# Algebra of functions

1. Sep 25, 2007

### ice109

is the set of all functions a ... (blank), i don't know what the correct classification is, but it should contain the property of the multiplicative inverse. that's basically what the question is. does the set of all (really all) functions contain these two properties:

$$f=f$$
and
$$f \frac{1}{f} =1$$

for example for polynomial functions this is true

$$f(x)=x$$
$$f(x)\left(\frac{1}{f(x)}\right)=\frac{x}{x}=1$$

at least so i've been taught since the beginning of time.

but the question is does this hold true for ALL functions. basically what kind of set is the set of all functions.

2. Sep 25, 2007

### Hurkyl

Staff Emeritus
(1) What kind of functions? I bet you have a specific domain and range in mind...
(2) What is the definition of the multiplicative inverse of a function?
(3) Think about your example some more...

3. Sep 25, 2007

### Hurkyl

Staff Emeritus
Incidentally, in the world of algebra, sets are characterized by the fact that they have no operations defined on them. A set only contains elements, it doesn't have an additional structure like a multiplication operation.

So what you meant to say is that you were asking about the algebra whose underlying set is the set of functions and has a multiplication operator. (By the way, how is that operator defined?)

4. Sep 25, 2007

### ice109

1. no no specific domain in mind, this is a question about all domains, all functions, everything.
2. the definition would seem to be as i've described it to be in my example. if it is not please correct me.

i wasn't sure if it was a question pertaining to the algebra over the set all functions or the field over the set of all functions or w/e.

again if i go with what has been taught to me then the multiplication operator is defined as simply the multiplication of the outputs of each function.

you have to understand this is my first steps into the world of real math. so functions as mappings, fields, algebras, operators etc is all very new to me.

5. Sep 25, 2007

### matt grime

field

Are you sure you mean functions? From where to where?
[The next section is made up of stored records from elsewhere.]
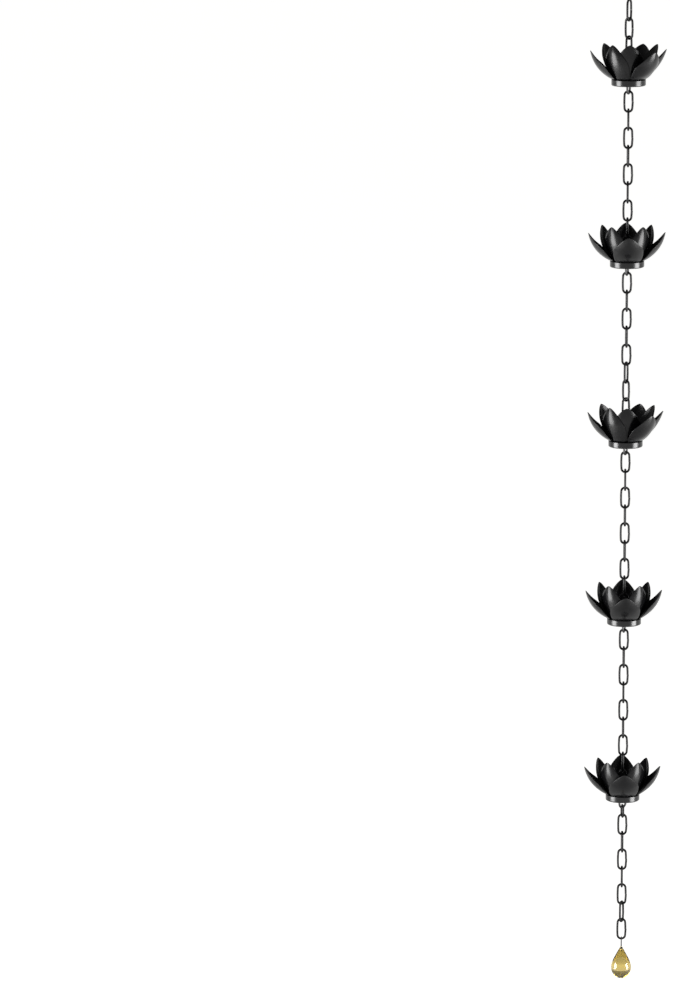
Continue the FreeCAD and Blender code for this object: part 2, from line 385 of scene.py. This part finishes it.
# %% [markdown]
# With one petal in hand, a cup is a matter of turning copies into place. The cups were bent by hand in two
# ways, so the list gives each petal its own direction, layer, slope and curl.

# %% Five flowers
def make_flower(name, petals, base, material):
    points, faces = [], []
    for direction, layer, slope, curl in petals:
        loops = petal_mesh(layer, slope, curl)
        turn = math.radians(direction)
        rows, around = loops.shape[:2]
        x, y, z = loops.reshape(-1, 3).T
        first = len(points)
        points.extend(np.stack([x * math.cos(turn) - y * math.sin(turn),
                                x * math.sin(turn) + y * math.cos(turn), z + base], axis=1))
        faces.extend(tuple(first + i for i in face) for face in loop_faces(rows, around))
    return new_piece(name, points, faces, material)


for cup, petals in enumerate(CUPS, start=1):
    flower = make_flower("cup_%d_flower" % cup, petals, collar_base[cup - 1], petal_coat)
    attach(flower, "cup_%d" % cup)
    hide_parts("cup_%d_petals" % cup)
    print(flower.name, len(flower.data.polygons), "faces")

# %% [markdown]
# ## The glass drop
# The drop is solid amber glass. Glass is mostly what it does to the light behind it, so its colour goes into
# the body of the piece rather than on its skin: thick places come out deep orange and thin ones pale. The
# surface keeps the slow waves of hand-worked glass.

# %% Amber glass
def amber_glass():
    glass = Finish("amber glass")
    slow = glass.noise(16, detail=1.0)
    colour = glass.tint(glass.spread(slow, 0, 1), (0.8, 0.67, 0.33), (0.88, 0.76, 0.42))
    glass.wear(Base_Color=colour, Roughness=0.02, IOR=1.5, Transmission_Weight=1.0,
               Normal=glass.bump(slow, 0.25))
    body = glass.add("ShaderNodeVolumeAbsorption", Color=(0.78, 0.7, 0.3, 1), Density=42.0)
    glass.tree.links.new(body.outputs[0], glass.tree.nodes["Material Output"].inputs["Volume"])
    return glass.material


nodes["glass_drop"].data.materials[0] = amber_glass()
print("the drop is amber glass")

# %% [markdown]
# ## Stage, light and camera
# The picture is taken against pale, even white, so the floor is pale and far below. Black gloss shows only
# what it mirrors: two tall soft boxes at the sides draw the long lines on the wire, the two soft zones on
# each collar and the shine on the petals. The sky stays dim overhead, so the hollows of the flowers keep
# their depth, and the floor right under the chain glows less, so the petals that face down stay dark.

# %% Floor and sky
FLOOR = -2.6                   # metres below the hook
FLOOR_HALF = 60.0
GLOW = (0.05, 0.9)             # under the chain and far away
GLOW_DISTANCE = (2.7, 4.0)     # metres from the hook at which it starts to rise and is full
HORIZON, ZENITH = (0.4, 0.4, 0.395, 1), (0.13, 0.13, 0.135, 1)


def make_floor():
    corners = [(x * FLOOR_HALF, y * FLOOR_HALF, FLOOR) for x, y in ((-1, -1), (1, -1), (1, 1), (-1, 1))]
    mesh = bpy.data.meshes.new("floor")
    mesh.from_pydata(corners, [], [(0, 1, 2, 3)])
    floor = bpy.data.objects.new("floor", mesh)
    bpy.context.scene.collection.objects.link(floor)
    paint = Finish("pale floor")
    paint.wear(Base_Color=(0.7, 0.7, 0.69, 1), Roughness=0.9)
    paint.shader.inputs["Specular IOR Level"].default_value = 0.0
    rays = paint.add("ShaderNodeLightPath").outputs
    seen = paint.combine("MAXIMUM", rays["Is Glossy Ray"], rays["Is Transmission Ray"])
    seen = paint.combine("MAXIMUM", rays["Is Camera Ray"], seen)
    away = paint.add("ShaderNodeVectorMath", {"operation": "LENGTH"}, Vector=paint.place).outputs["Value"]
    strength = paint.combine("MULTIPLY", seen, paint.spread(away, *GLOW, *GLOW_DISTANCE))
    glow = paint.add("ShaderNodeEmission", Color=(1, 1, 0.985, 1), Strength=strength)
    both = paint.add("ShaderNodeAddShader")
    paint.set(both.inputs[0], glow.outputs[0])
    paint.set(both.inputs[1], paint.shader.outputs[0])
    paint.set(paint.tree.nodes["Material Output"].inputs["Surface"], both.outputs[0])
    mesh.materials.append(paint.material)
    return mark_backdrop(floor)


def make_sky():
    world = bpy.data.worlds.new("studio")
    bpy.context.scene.world = world
    world.use_nodes = True
    tree = world.node_tree
    way = tree.nodes.new("ShaderNodeTexCoord").outputs["Generated"]
    height = tree.nodes.new("ShaderNodeSeparateXYZ")
    tree.links.new(way, height.inputs[0])
    ramp = tree.nodes.new("ShaderNodeValToRGB")
    tree.links.new(height.outputs["Z"], ramp.inputs[0])
    for element, position, colour in zip(ramp.color_ramp.elements, (0.02, 0.5), (HORIZON, ZENITH)):
        element.position = position
        element.color = colour
    tree.links.new(ramp.outputs[0], tree.nodes["Background"].inputs["Color"])
    tree.nodes["Background"].inputs["Strength"].default_value = 1.0


make_floor()
make_sky()
print("floor at", FLOOR, "m")

# %% [markdown]
# Now the lamps. Two boxes stand four metres off at the sides, a little in front of the chain, and reach from
# the hook down close to the floor, so that the lowest collar mirrors them as the highest one does. A small light
# above the front keeps the insides of the cups from going flat black.

# %% Soft boxes
def soft_box(name, place, target, width, height, power):
    lamp = bpy.data.lights.new(name, "AREA")
    lamp.shape = "RECTANGLE"
    lamp.size, lamp.size_y = width, height
    lamp.energy = power
    box = bpy.data.objects.new(name, lamp)
    box.location = place
    box.rotation_euler = (Vector(target) - Vector(place)).to_track_quat("-Z", "Y").to_euler()
    bpy.context.scene.collection.objects.link(box)
    return box


middle = (0, 0, -1.35)
lamps = [
    soft_box("left box", (-3.8, -1.2, -1.35), middle, 2.2, 2.3, 290),
    soft_box("right box", (3.7, -1.45, -1.35), middle, 2.2, 2.3, 290),
    soft_box("top light", (-0.3, -1.2, 1.3), (0, 0, -0.6), 0.6, 0.6, 8),
]
print(len(lamps), "lamps")

# %% [markdown]
# The chain hangs at the right of the picture and fills its height. A long lens far away keeps all five cups
# at nearly the same angle, about ten degrees from above. Standing to the left of the chain and looking
# straight ahead also gives its slight lean, without any roll.

# %% Camera
camera_data = bpy.data.cameras.new("camera")
camera_data.lens = 216.54
camera_data.sensor_width = 36.0
camera_data.clip_end = 200.0
camera = bpy.data.objects.new("camera", camera_data)
camera.location = (-0.447, -9.0, 0.828)
camera.rotation_euler = (math.radians(80.0), 0, 0)
bpy.context.scene.collection.objects.link(camera)
bpy.context.scene.camera = camera
bpy.context.scene.view_settings.view_transform = "Standard"
print("camera", round(camera_data.lens), "mm")
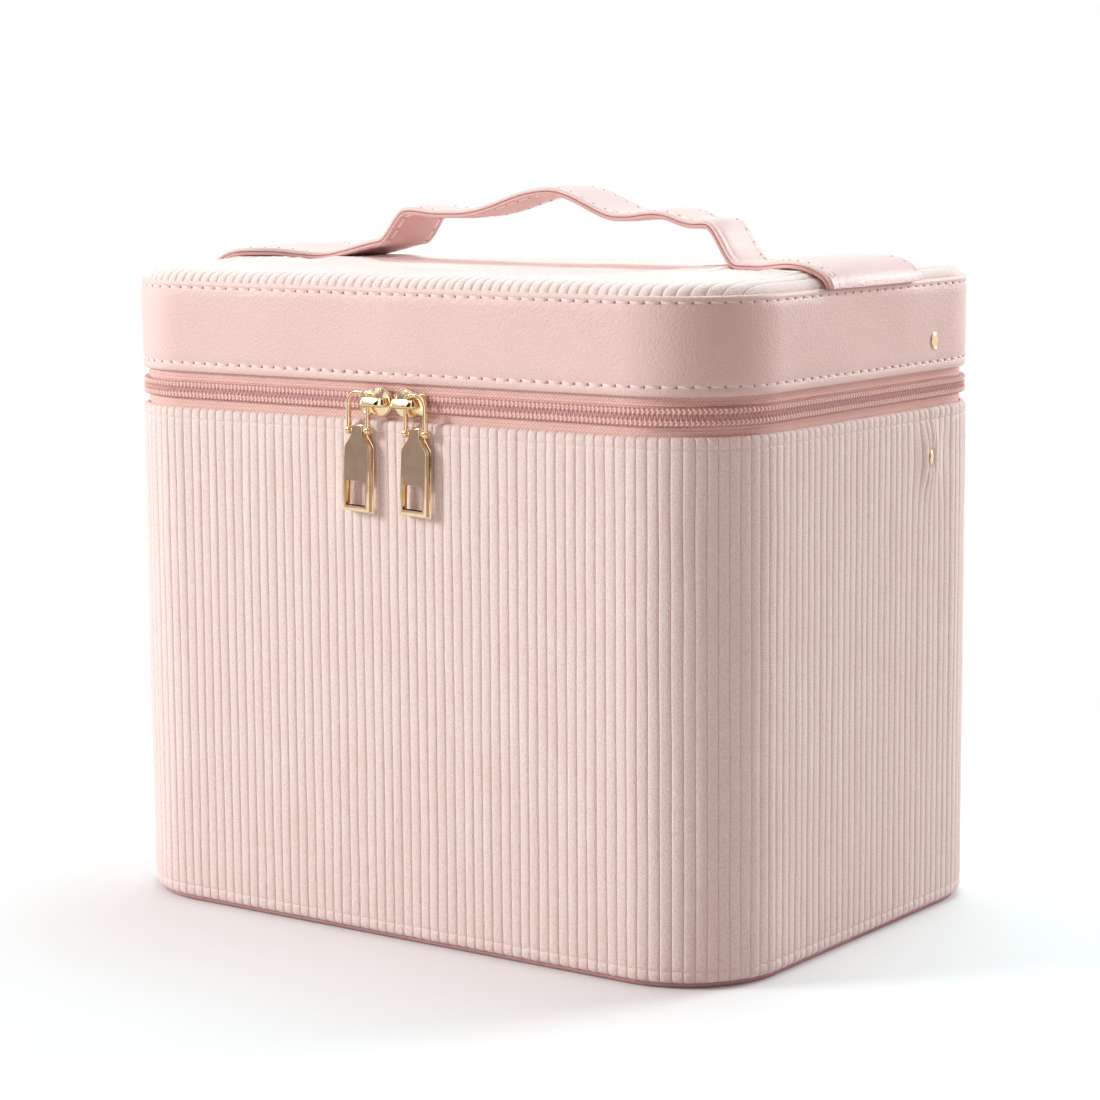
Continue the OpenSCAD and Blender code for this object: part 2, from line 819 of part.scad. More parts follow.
// A wire loop that goes under the bridge, over its rear foot and down to two eyes
module ring_wire(ring_in) {
    bar_z = bridge_h / 2 + ring_lift + wire_d / 2;
    bend_z = bar_z - ring_bend_r;
    eye_r = pin_d / 2 + eye_wall;
    eye_w = wire_d + 2 * eye_proud;
    translate([-ring_in, -ring_y, 0]) difference() {
        union() {
            for (x = [0, -ring_w]) {
                translate([x, 0, -pin_drop]) cylinder(d = wire_d, h = pin_drop + bend_z);
                translate([x - eye_w / 2, 0, -pin_drop]) rotate([0, 90, 0])
                    cylinder(r = eye_r, h = eye_w);
            }
            for (turn = [0, 1]) translate([turn * -ring_w, 0, 0]) mirror([turn, 0, 0])
                translate([-ring_bend_r, 0, bend_z]) rotate([90, 0, 0])
                    rotate_extrude(angle = 90) translate([ring_bend_r, 0]) circle(d = wire_d);
            translate([ring_bend_r - ring_w, 0, bar_z]) rotate([0, 90, 0])
                cylinder(d = wire_d, h = ring_w - 2 * ring_bend_r);
        }
        translate([-ring_w - wire_d - cut, 0, -pin_drop]) rotate([0, 90, 0])
            cylinder(d = pin_d + 2 * pin_gap, h = ring_w + 2 * wire_d + 2 * cut);
    }
}

function ring_in(side) = side < 0 ? ring_in_left : ring_in_right;

module ring(side) {
    color("#e6c48d") at_slider(side) ring_wire(ring_in(side));
}

// The pin runs through both eyes and the tab's neck, with a head outside each eye
module tab_pin(side) {
    head_t = 0.7;
    head_d = pin_d + 1.1;
    reach = ring_w / 2 + wire_d / 2 + side_gap;
    color("#e6c48d") at_slider(side) translate([-ring_in(side) - ring_w / 2, -ring_y, -pin_drop])
        rotate([0, 90, 0]) {
            cylinder(d = pin_d, h = 2 * reach, center = true);
            for (z = [-reach - head_t, reach]) translate([0, 0, z]) cylinder(d = head_d, h = head_t);
        }
}

// A convex plate with its edges bevelled back and front
module bevelled(points) {
    translate([0, tab_t / 2, 0]) rotate([90, 0, 0]) hull() {
        translate([0, 0, tab_bevel]) linear_extrude(tab_t - 2 * tab_bevel) polygon(points);
        linear_extrude(tab_t) offset(delta = -tab_bevel) polygon(points);
    }
}

module tab_plate(lean) {
    neck_top = pin_d / 2 + 1;
    neck_foot = -1.2;
    neck_nick = 0.6;
    shoulder_z = -5.6;
    lap = 1;
    difference() {
        rotate([0, lean, 0]) difference() {
            union() {
                bevelled([[-neck_w / 2, shoulder_z + lap], [neck_w / 2, shoulder_z + lap],
                    [neck_w / 2, neck_top - neck_nick], [neck_w / 2 - neck_nick, neck_top],
                    [neck_nick - neck_w / 2, neck_top], [-neck_w / 2, neck_top - neck_nick]]);
                bevelled([[-tab_shoulder_w / 2, shoulder_z - lap], [tab_shoulder_w / 2, shoulder_z - lap],
                    [tab_shoulder_w / 2, shoulder_z], [neck_w / 2, neck_foot],
                    [-neck_w / 2, neck_foot], [-tab_shoulder_w / 2, shoulder_z]]);
                bevelled([[-tab_w / 2, -tab_len], [tab_w / 2, -tab_len],
                    [tab_shoulder_w / 2, shoulder_z], [-tab_shoulder_w / 2, shoulder_z]]);
            }
            translate([-window_w / 2, -tab_t, -tab_len + window_sill])
                cube([window_w, 2 * tab_t, window_h]);
        }
        // The pin's bore stays level
        rotate([0, 90, 0]) cylinder(d = pin_d + 2 * pin_gap, h = tab_w, center = true);
    }
}

module tab(side) {
    color("#e3bf86") at_slider(side) translate([-ring_in(side) - ring_w / 2, -ring_y, -pin_drop])
        tab_plate(-side * tab_lean);
}

base_cover();
base_board();
body_board();
body_cover();
body_lining();
floor_pad();
divider_long();
divider_front(-1);  // divider_front_left
divider_front(1);  // divider_front_right
divider_rear();
body_zip_tape();
body_zip_coil();
body_rivet(-1);  // body_rivet_left
body_rivet(1);  // body_rivet_right
fold_strip_lower();
lid_board();
lid_panel();
lid_band();
lid_top_pad();
lid_top_cover();
lid_lining();
mirror_glass();  // mirror
mirror_frame();
strap_top_strip();
strap_under_strip();
lid_zip_tape();
lid_zip_coil();
lid_rivet(-1);  // lid_rivet_left
lid_rivet(1);  // lid_rivet_right
fold_strip_upper();
slider(-1);  // slider_left
slider(1);  // slider_right
ring(-1);  // ring_left
ring(1);  // ring_right
tab(-1);  // tab_left
tab(1);  // tab_right
tab_pin(-1);  // tab_pin_left
tab_pin(1);  // tab_pin_right
stay_lower(-1);  // stay_lower_left
stay_lower(1);  // stay_lower_right
stay_upper(-1);  // stay_upper_left
stay_upper(1);  // stay_upper_right
stay_pin(-1);  // stay_pin_left
stay_pin(1);  // stay_pin_right
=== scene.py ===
"""Looks of a makeup train case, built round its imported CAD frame. Metres, in the CAD's own frame."""
import json
import math

import bpy
import numpy as np
from mathutils import Matrix, Vector

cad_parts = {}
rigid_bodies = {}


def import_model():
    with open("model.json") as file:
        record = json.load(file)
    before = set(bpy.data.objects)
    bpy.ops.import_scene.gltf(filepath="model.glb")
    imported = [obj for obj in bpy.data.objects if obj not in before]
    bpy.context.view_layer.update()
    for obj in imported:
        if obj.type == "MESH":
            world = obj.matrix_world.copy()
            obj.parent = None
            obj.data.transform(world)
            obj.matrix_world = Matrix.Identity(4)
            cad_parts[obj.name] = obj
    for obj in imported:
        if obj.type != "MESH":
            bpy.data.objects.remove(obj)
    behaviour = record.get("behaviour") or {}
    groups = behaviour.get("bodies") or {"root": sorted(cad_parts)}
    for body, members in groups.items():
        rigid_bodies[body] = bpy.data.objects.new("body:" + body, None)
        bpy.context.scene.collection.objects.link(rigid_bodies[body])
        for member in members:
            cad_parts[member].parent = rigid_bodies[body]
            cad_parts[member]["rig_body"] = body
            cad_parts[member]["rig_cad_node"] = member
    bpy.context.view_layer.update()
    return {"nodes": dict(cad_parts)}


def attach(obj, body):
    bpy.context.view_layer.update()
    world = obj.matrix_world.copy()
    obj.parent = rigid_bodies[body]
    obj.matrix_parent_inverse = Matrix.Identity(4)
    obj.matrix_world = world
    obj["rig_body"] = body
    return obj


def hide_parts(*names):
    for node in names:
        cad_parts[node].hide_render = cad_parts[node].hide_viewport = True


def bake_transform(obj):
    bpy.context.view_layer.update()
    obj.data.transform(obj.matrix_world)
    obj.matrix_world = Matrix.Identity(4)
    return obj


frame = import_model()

bpy.ops.object.select_all(action="DESELECT")

MM = 0.001

# ---- Sizes of the case, from its CAD ----

CASE_W, CASE_D, CORNER_R = 250 * MM, 178 * MM, 35 * MM
BAND_TOP, DOME_TOP = 212 * MM, 216 * MM
ZIP_Z = 176 * MM
FOLD_Y = CASE_D / 2 + 0.65 * MM
# Distance of each rivet behind the middle of a side, and its height
BODY_RIVET, LID_RIVET = (39 * MM, 153.7 * MM), (42 * MM, 192 * MM)
STITCH, WALE, COIL_PITCH = 5 * MM, 3.65 * MM, 1.6 * MM


# ---- Modelling helpers ----

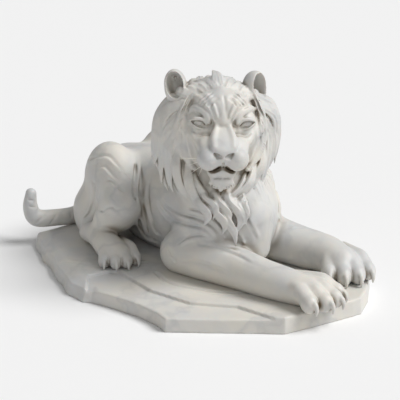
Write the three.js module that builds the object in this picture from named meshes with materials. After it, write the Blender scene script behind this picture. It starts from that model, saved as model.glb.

No, you haven't. 1/x is not a polynomial.

6. Sep 25, 2007

### ice109

thx2u
quite true, it is a rational function and now i am completely confused about how a polynomial function multiplied by a rational function is 1,the identity.

7. Sep 25, 2007

### matt grime

What? Polynomials are rational functions too. Rational functio fields - the basis of algbraic geometry.

8. Sep 25, 2007

### ice109

i didn't realize this.

you should have just told me that polynomials are a subset of the rationals and that the identity i put up is actually for the field of rationals.

9. Sep 25, 2007

### matt grime

Many apologies. I will work on my mind reading skills. Is there anything else you're ignorant of that I should magically guess I need to tell you?

10. Sep 25, 2007

### ice109

considering i didn't realize that a field contains the property of multiplicative inverse and the last statement in post #4, which you might notice is immediately before your first post in this thread, it should be quite obvious that i'm ignorant of many things.

if you don't have the patience to explain things in terms i can understand at least refrain from confusing me.

11. Sep 25, 2007

### matt grime

I did not confuse you. You confused yourself by not understanding the definitions. Don't blame me if you haven't learnt the definitions. If you state something to be a rational function I presume that means you understand what they are (you introduced the phrase). If you didn't understand from the definition of rational function (the ratio of two polys) that this clearly means the polys are a subset - polynomial divided by 1 - then that is not my fault, again. I take it you understand that integers are rational numbers. This is no different.

(If you'd used 'could have told me' rather than 'should have told me' when telling me off, I'd've not gotten anywhere near as annoyed).